As a final curiosity, the guys did well in their lives, they worked in large companies, even one of them was a founder of the company VNC, which was a pioneer in the development of remote desktop software, something that is very common today.
The coffee pot was auctioned on eBay for about 5000 USD at the time, a German magazine bought it, repaired it and put it to work a little more.
Let's go to the discovered concept: data packets
Video calls are a bit tricky. You actually see a series of images that update very very fast. For you it is imperceptible, but the camera is only taking photos. This is called frames.
Have you heard the concept of frames per second? Well, 30 fps is basically 30 photos per second. This not only applies to cameras, everything that is processed at a graphic level on screens, video games, movies, etc. Works like this.
Of course, when your eyes see 30 photos per second, you think it is something that is in motion, but the reality is that it is a kind of optical illusion.
Long before this story, in computer science the concept divide and conquer was already spoken of. The idea is born that if you have something very big, it is best to divide it into smaller portions to be able to approach it better. This is what was done with digital cameras, instead of sending many images together (which would be very slow), the images were divided into small data packets that are sent over the network.
If you try to send a complete video, you can be hours downloading them (days or weeks at that time). But if you send bits of it, very small, they are sent instantly to the other side, the person who wants to see the image is seeing it very close to real time, and the image is being replaced by the next image in a matter of milliseconds.
And how are these packets sent?
This is also interesting, I want you to think of this as a chain of many pipes, cables, or conduits that go from point A to point B. At point A you have a camera that is taking photos, divides them into small data packets and sends them through these pipes. Here the concept of divide and conquer applies again, if you have many pipes, you can send many packets at the same time, and so the person on the other side receives the information much faster.
Obviously these images go with a kind of "label" that tells the receiving computer how to assemble the image again. If it didn't have this label, the images would arrive in any order and could not be reconstructed.
And what happens if a packet is lost?
This is also fun, thanks to dividing the video into very very tiny packets, if there is loss of information, before your eyes it is barely perceptible, that's why if your connection is bad, the image looks blurry or with "squares", but you can still understand what is happening. That is the grace of streaming.

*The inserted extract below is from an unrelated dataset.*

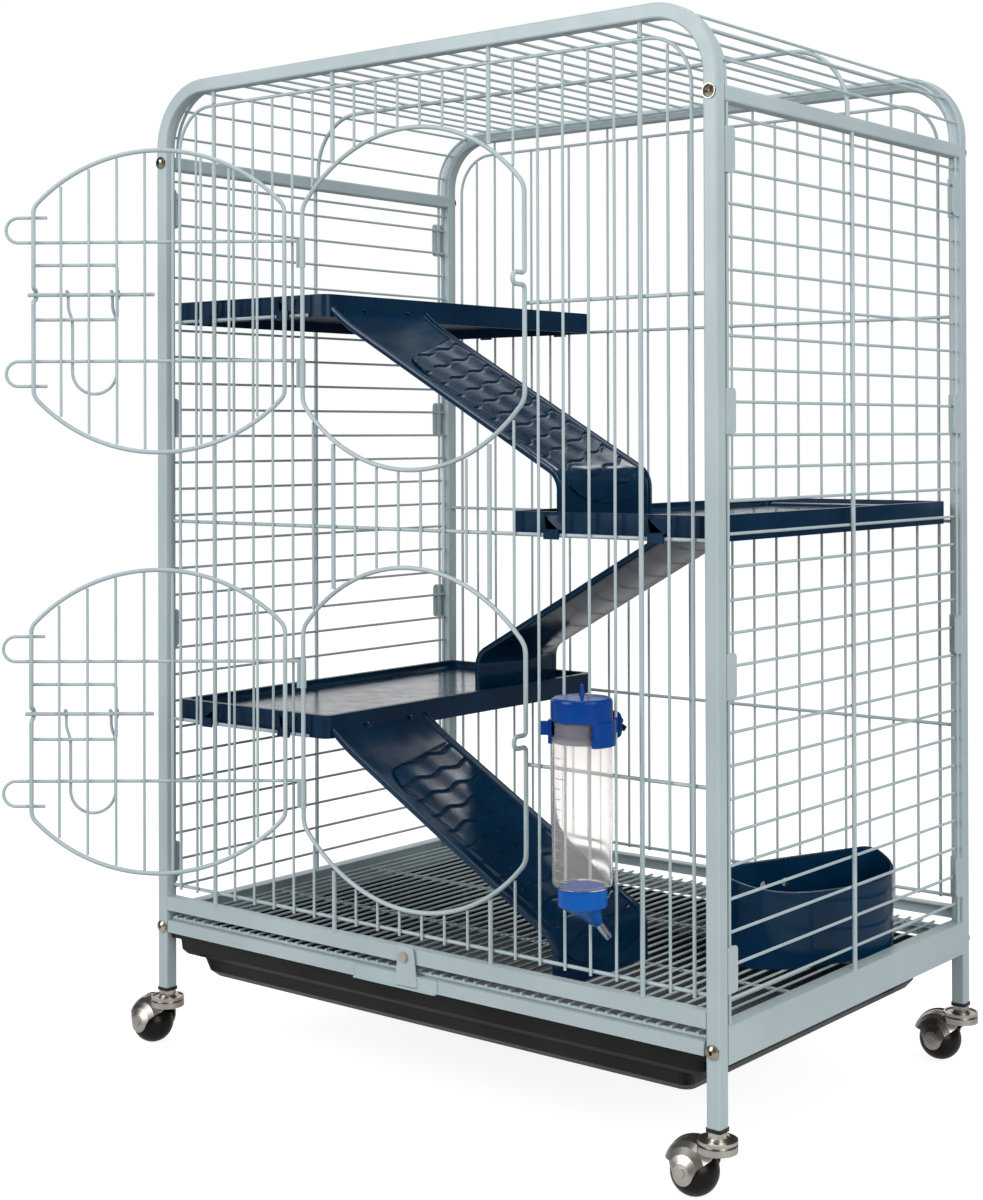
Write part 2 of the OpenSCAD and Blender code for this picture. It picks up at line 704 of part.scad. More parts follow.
// a moulded tray: recessed floor, hollow underneath, hooks over the level wires front and
// rear, and slots in its inner wall for the ramp's tabs; its outer edge is at x = 0
module shelf(wire_z) {
    top = shelf_top(wire_z);
    wall_x = shelf_w - plastic;
    hook_low = wire_z + level_r;
    out_y = level_y + level_r + 0.12;
    translate([0, 0, top]) {
        difference() {
            translate([shelf_w / 2, 0, -shelf_h]) linear_extrude(shelf_h)
                polygon(rounded(shelf_w, shelf_d, 9, 4));
            translate([shelf_w / 2, 0, -shelf_recess]) linear_extrude(shelf_recess + 1)
                polygon(rounded(shelf_w - 2 * shelf_rim, shelf_d - 2 * shelf_rim, 8, 4));
            translate([shelf_w / 2, 0, -shelf_h - 1])
                linear_extrude(shelf_h + 1 - shelf_recess - plastic)
                polygon(rounded(shelf_w - 2 * plastic, shelf_d - 2 * plastic, 6, 4));
            for (e = [-1, 1]) translate([wall_x - 2, ramp_mid - 5 + e * tab_y, slot_z[0]])
                cube([plastic + 4, 10, slot_z[1] - slot_z[0]]);
        }
        for (e = [0, 1]) mirror([0, e, 0]) for (x = hook_x) {
            translate([x - hook_w / 2, 0, hook_low - top]) union() {
                translate([0, shelf_d / 2 - 1, 0]) cube([hook_w, out_y + 2 - shelf_d / 2 + 1, 3]);
                translate([0, out_y, -5]) cube([hook_w, 2, 8]);
            }
            // a gusset on the wall that narrows down to the hook
            translate([x, shelf_d / 2 + gusset, 0]) rotate([90, 0, 0]) linear_extrude(gusset + 1)
                polygon([[-11, -3], [11, -3], [hook_w / 2, 3 - shelf_h], [-hook_w / 2, 3 - shelf_h]]);
        }
    }
}

module left_shelf(wire_z) { translate([-shelf_out, 0, 0]) shelf(wire_z); }
module top_shelf() { color(navy) left_shelf(top_wire_z); }
module lower_shelf() { color(navy) left_shelf(lower_wire_z); }
module middle_shelf() { color(navy) rotate([0, 0, 180]) left_shelf(middle_wire_z); }

// ------------------------------------------------------------------ ramps
// the same moulding three times: side walls, a deck that rolls over into the foot, and tabs
// that hang in the shelf's slots; x runs down the slope from the shelf's inner face
ramp_drop = 29;
deck_lift = 2;
foot_l = 13;
roll_r = 20;
throat_r = 16;
wall_end_r = 8;

// points of an arc of radius r that touches the line z = high - slope * x and the upright at x
function eased(high, slope, x, r) =
    let (z = high - slope * (x - r) - r * sqrt(1 + slope * slope))
    [for (i = [0 : 6]) let (a = atan2(1, slope) * (1 - i / 6)) [x - r + r * cos(a), z + r * sin(a)]];

module ramp(wire_z, slope, floor_z) {
    top = shelf_top(wire_z);
    start = top - ramp_drop;
    half = ramp_w / 2;
    deck = start + deck_lift;
    steep = plastic * sqrt(1 + slope * slope);
    translate([0, ramp_mid, 0]) {
        for (e = [0, 1]) mirror([0, e, 0]) translate([0, half, 0]) rotate([90, 0, 0])
            linear_extrude(plastic) polygon(concat(
                [[0, start]], eased(start, slope, ramp_run - foot_l, throat_r),
                [[ramp_run - foot_l, floor_z], [ramp_run, floor_z]],
                reversed(eased(start + ramp_wall, slope, ramp_run, wall_end_r)),
                [[0, start + ramp_wall]]));
        rotate([90, 0, 0]) linear_extrude(ramp_w - 2 * plastic, center = true) polygon(concat(
            [[0, deck]], eased(deck, slope, ramp_run - plastic, roll_r - plastic),
            [[ramp_run - plastic, floor_z], [ramp_run, floor_z]],
            reversed(eased(deck + steep, slope, ramp_run, roll_r)), [[0, deck + steep]]));
        translate([0, -half + plastic, deck + 1]) cube([plastic, ramp_w - 2 * plastic, ramp_wall]);
        for (e = [-1, 1]) translate([0, e * tab_y - 4, top + slot_z[0]]) union() {
            translate([-plastic - 3.3, 0, 0]) cube([plastic + 4.3, 8, 3]);
            translate([-plastic - 3.3, 0, -3.6]) cube([3, 8, 5]);
        }
    }
}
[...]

Currently there are many techniques to optimize real-time video transmission, such as data compression, buffering, etc. But the basic idea remains the same: divide the video into small data packets and send them over a network.
And what about the audio?
Let's start from the premise that sound is a wave that propagates in the air. To be able to send sound in the way we did with images, it is like cutting a continuous wave into bits. This has been done before and well, if you don't cut the waves well, the sound is distorted.
A computer by itself does not understand a wave, on the other hand, a microphone can capture vibrations, so a way had to be found to convert those vibrations into data that a computer can understand.

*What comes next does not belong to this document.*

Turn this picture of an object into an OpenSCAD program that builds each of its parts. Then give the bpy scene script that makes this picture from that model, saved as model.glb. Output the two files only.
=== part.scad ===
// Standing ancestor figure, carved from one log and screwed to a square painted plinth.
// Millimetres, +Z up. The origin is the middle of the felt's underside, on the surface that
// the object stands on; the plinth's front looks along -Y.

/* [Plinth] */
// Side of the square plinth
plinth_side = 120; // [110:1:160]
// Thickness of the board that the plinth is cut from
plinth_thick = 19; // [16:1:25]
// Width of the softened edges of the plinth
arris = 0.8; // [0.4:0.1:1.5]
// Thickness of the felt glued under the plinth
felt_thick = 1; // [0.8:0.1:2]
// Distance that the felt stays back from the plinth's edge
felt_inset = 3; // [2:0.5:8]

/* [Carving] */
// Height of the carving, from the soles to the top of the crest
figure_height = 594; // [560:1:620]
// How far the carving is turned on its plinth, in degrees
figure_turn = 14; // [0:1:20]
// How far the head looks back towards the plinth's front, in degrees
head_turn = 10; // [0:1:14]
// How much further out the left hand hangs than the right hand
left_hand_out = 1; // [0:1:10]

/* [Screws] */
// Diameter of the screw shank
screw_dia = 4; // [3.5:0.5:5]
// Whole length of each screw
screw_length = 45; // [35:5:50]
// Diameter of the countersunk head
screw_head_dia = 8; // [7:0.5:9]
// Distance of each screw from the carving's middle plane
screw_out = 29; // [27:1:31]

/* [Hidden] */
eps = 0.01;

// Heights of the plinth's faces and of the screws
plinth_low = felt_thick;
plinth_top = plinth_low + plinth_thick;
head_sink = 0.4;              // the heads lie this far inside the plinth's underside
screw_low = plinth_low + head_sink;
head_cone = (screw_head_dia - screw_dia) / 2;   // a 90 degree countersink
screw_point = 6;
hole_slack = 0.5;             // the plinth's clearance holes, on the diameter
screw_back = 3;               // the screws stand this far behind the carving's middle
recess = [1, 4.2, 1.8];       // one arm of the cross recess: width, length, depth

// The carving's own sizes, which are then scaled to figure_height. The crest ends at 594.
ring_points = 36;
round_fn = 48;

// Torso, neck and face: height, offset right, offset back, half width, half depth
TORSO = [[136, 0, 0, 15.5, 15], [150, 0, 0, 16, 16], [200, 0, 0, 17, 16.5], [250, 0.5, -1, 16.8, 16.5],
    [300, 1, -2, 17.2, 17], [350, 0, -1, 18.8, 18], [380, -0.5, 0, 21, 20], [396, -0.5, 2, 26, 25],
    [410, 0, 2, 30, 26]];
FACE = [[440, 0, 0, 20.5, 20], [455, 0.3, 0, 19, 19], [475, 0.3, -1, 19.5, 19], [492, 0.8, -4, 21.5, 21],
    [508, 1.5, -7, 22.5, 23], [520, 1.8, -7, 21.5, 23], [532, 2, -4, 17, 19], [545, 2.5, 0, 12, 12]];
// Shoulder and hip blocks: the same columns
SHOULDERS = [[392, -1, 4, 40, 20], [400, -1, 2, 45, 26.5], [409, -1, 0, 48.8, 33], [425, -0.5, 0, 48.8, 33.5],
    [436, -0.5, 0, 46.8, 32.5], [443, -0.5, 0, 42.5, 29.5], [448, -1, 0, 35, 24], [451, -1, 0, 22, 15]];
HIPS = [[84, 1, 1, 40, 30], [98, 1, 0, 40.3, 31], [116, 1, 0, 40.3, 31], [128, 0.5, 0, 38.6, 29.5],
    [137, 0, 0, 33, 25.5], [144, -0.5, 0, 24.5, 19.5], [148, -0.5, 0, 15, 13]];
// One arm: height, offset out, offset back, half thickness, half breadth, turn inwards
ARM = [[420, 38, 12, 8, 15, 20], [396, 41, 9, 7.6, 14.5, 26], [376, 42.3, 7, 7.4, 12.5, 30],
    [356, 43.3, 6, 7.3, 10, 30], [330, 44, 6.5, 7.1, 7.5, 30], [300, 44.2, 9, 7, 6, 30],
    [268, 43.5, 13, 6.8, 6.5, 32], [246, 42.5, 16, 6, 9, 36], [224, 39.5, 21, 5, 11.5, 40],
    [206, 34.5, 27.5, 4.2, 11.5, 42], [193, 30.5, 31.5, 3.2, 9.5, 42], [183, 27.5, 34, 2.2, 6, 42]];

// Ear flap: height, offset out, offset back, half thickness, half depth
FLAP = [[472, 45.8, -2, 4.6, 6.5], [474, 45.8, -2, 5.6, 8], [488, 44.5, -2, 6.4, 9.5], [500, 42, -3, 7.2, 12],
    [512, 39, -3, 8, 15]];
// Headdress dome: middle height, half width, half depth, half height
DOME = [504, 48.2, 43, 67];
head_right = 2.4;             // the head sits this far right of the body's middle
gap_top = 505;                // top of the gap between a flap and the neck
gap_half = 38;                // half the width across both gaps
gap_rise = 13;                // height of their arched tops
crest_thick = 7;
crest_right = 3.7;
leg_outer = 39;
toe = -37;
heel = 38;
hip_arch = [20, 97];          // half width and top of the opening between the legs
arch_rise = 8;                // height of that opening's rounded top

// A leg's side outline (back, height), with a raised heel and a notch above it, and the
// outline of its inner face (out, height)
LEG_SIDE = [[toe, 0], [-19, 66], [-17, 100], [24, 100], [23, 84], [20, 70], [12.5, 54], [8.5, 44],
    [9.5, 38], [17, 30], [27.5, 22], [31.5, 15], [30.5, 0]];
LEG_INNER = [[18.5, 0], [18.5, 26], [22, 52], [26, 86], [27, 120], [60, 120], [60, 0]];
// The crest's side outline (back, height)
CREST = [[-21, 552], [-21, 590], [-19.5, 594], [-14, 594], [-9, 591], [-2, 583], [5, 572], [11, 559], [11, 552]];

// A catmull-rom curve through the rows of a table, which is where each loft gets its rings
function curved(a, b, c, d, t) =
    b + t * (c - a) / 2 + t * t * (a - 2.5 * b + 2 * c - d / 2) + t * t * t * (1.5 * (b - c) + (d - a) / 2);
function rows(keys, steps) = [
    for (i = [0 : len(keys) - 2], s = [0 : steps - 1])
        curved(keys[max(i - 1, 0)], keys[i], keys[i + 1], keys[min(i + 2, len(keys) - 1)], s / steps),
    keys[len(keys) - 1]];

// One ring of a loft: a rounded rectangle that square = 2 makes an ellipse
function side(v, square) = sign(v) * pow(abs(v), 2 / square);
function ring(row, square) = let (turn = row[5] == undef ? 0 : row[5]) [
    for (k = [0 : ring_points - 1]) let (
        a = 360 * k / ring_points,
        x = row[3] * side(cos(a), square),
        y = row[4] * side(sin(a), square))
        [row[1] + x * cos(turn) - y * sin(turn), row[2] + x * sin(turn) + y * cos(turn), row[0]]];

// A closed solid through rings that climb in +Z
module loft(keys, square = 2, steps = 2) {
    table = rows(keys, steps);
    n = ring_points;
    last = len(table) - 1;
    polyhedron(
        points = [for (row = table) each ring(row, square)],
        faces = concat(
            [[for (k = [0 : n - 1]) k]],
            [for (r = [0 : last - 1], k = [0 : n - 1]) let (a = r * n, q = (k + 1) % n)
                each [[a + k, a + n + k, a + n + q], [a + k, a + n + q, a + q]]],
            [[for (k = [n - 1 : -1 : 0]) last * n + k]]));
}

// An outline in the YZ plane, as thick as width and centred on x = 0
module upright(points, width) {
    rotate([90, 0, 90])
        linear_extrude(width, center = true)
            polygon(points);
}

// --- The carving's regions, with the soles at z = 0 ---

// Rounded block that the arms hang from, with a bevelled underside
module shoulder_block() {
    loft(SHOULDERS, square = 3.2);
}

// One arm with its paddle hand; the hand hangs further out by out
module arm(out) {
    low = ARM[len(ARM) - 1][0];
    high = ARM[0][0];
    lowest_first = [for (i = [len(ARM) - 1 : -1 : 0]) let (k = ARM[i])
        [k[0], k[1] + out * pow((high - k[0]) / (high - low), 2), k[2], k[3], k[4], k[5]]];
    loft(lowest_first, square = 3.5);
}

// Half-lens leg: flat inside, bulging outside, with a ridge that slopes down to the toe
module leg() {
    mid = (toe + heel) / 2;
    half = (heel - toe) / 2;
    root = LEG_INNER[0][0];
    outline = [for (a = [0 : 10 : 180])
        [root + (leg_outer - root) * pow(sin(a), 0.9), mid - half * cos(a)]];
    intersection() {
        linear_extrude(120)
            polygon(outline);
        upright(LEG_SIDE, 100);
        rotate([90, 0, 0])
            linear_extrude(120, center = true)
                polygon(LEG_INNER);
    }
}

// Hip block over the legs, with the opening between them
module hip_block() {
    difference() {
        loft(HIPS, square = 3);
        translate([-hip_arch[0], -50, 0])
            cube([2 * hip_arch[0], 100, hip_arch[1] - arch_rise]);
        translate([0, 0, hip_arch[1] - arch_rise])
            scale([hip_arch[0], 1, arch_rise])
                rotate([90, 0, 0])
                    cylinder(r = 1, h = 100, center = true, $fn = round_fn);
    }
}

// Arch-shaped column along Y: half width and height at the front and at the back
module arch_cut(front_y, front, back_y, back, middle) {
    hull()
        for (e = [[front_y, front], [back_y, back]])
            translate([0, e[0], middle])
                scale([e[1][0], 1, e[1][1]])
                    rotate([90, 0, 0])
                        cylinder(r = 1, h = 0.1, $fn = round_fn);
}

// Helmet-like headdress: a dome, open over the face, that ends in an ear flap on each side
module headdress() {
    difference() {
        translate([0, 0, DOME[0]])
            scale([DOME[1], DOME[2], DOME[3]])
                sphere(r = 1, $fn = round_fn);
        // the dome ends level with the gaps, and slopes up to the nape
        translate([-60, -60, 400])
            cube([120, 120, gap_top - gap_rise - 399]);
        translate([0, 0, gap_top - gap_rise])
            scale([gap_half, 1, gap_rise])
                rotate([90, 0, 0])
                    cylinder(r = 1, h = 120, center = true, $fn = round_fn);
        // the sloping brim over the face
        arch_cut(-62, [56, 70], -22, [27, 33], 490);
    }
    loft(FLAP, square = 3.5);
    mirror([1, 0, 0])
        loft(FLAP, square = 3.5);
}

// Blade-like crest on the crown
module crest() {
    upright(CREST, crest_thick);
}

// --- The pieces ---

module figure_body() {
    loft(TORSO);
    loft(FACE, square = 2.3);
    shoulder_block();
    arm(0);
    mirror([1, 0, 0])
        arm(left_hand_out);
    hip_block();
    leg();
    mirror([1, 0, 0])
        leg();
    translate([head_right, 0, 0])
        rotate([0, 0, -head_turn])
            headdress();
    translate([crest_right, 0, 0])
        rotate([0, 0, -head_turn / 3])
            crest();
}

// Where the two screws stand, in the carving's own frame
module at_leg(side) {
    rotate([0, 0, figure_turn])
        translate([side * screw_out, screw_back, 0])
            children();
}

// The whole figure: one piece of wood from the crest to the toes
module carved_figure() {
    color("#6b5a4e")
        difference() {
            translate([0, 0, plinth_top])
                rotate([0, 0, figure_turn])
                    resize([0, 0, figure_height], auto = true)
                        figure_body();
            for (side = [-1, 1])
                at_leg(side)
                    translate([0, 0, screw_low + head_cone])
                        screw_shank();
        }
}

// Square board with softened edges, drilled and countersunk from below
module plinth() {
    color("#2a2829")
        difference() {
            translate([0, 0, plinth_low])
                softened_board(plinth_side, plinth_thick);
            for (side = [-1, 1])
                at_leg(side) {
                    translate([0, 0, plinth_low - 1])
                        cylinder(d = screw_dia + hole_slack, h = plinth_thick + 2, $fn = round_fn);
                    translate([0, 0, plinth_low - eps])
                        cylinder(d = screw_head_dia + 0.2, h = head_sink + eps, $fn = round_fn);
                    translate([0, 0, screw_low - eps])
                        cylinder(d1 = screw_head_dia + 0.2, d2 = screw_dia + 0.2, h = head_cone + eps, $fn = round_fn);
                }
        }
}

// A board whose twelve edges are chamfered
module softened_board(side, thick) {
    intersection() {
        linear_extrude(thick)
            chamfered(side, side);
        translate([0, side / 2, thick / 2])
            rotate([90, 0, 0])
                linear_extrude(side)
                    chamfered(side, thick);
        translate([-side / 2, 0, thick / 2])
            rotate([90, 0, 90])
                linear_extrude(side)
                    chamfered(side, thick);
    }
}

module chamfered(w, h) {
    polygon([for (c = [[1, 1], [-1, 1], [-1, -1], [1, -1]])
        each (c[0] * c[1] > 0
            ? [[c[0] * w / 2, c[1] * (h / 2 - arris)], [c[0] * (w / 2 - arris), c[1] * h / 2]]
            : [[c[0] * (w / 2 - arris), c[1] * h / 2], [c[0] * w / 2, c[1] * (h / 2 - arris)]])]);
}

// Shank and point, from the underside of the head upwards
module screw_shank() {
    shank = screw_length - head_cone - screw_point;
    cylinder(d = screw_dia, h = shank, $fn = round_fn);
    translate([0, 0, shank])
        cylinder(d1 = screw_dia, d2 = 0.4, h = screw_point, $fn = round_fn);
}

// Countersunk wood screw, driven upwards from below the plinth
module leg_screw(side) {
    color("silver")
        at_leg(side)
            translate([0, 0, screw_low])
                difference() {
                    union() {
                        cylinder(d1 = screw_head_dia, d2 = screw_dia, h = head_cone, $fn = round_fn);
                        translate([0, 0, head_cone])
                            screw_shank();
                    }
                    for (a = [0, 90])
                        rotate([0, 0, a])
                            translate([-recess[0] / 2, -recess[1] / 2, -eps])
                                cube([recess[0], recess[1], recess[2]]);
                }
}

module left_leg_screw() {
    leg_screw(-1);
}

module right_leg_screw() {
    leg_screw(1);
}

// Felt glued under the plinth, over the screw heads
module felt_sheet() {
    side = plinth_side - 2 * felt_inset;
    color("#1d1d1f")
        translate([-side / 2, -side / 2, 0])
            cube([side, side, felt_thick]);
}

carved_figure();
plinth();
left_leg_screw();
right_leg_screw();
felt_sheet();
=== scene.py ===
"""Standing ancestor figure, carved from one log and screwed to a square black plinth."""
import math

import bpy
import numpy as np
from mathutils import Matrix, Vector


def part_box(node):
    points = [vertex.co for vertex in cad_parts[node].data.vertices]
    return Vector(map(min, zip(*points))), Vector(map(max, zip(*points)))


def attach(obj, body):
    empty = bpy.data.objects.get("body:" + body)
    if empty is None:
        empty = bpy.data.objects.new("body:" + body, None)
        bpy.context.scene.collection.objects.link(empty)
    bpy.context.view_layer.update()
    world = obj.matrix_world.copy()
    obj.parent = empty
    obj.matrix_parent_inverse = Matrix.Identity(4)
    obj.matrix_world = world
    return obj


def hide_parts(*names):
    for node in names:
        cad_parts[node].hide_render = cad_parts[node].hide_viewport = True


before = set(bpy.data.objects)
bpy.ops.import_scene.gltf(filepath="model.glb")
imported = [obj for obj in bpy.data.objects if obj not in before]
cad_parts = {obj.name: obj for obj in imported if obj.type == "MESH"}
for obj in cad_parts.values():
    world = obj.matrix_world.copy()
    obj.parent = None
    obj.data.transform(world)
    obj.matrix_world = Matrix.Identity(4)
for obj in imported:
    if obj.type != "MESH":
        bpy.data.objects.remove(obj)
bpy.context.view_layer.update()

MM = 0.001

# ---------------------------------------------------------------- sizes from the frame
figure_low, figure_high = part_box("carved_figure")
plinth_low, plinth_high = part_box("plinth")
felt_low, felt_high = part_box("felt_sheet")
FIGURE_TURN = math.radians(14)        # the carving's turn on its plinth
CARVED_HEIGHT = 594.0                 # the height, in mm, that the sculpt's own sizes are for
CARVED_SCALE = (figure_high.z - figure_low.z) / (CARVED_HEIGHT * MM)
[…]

This is done through a process called sampling. Basically, the microphone takes "samples" of the sound wave at regular intervals and converts them into numbers representing the amplitude of the wave at that moment. These numbers can be sent as data packets, just like images.
I won't go into the technical, but if you saw a graph of a wave somewhere, it is basically a curve that goes up and down, leaving mounds and valleys. Each mound or valley can be represented by a number, and those numbers are what are sent as data.
The complex part here: synchronizing ears and eyes
Your eyes, if they lose information, tolerate it and your brain is able to "fill" those spaces, but your ears work differently. The ear is very sensitive and does not "reconstruct" lost audio in the same way that the brain does with images.
In video calls, audio and video are being sent by different signals (microphone and camera are separate). Here the fun part is engineering. We already know that audio is a numerical sequence representing a wave. Well, for a machine, interpreting numbers is easy, numbers are light. On the other hand, video is very heavy, a single image contains a lot of information or bits, which is why the weight of the image is much greater than that of the audio.
This is where the balance comes in, the machine processing the video call must prioritize bandwidth to audio. It may sound a bit contradictory but it makes sense, if your ear is much more sensitive than your eyes, the audio should sound as best as possible, even if the image looks a little bad.
But there must be a balance, if the audio arrives much earlier than the image, it makes you a little dizzy, much worse is when the other person is almost not understood, that usually ends the video call.
The concept of buffering
We already talked about sending packets through many pipes at once. These can arrive disordered, disordered images are "a little" tolerable, but disordered audio is impossible to interpret.
To solve this, the concept of buffering is used. Basically, the receiver (your computer or cell phone) has a small "intermediate memory" where it saves the packets that are arriving. This memory allows ordering the packets before playing them. If a packet is lost, the system can "fill" that space with silence or with the last known sample, minimizing distortion.
That's why video calls are not 100% in real time, that second or 2 seconds of difference (with a decent connection) is the buffer working to order the information that arrives.
Final message
This article is short and anecdotal, I hope you liked it, I have some other ideas in mind, but I have been very busy lately. I am attentive to your comments, criticisms and suggestions.
Don't watch too much Tik Tok, vote informed this Sunday, and see you in the next article.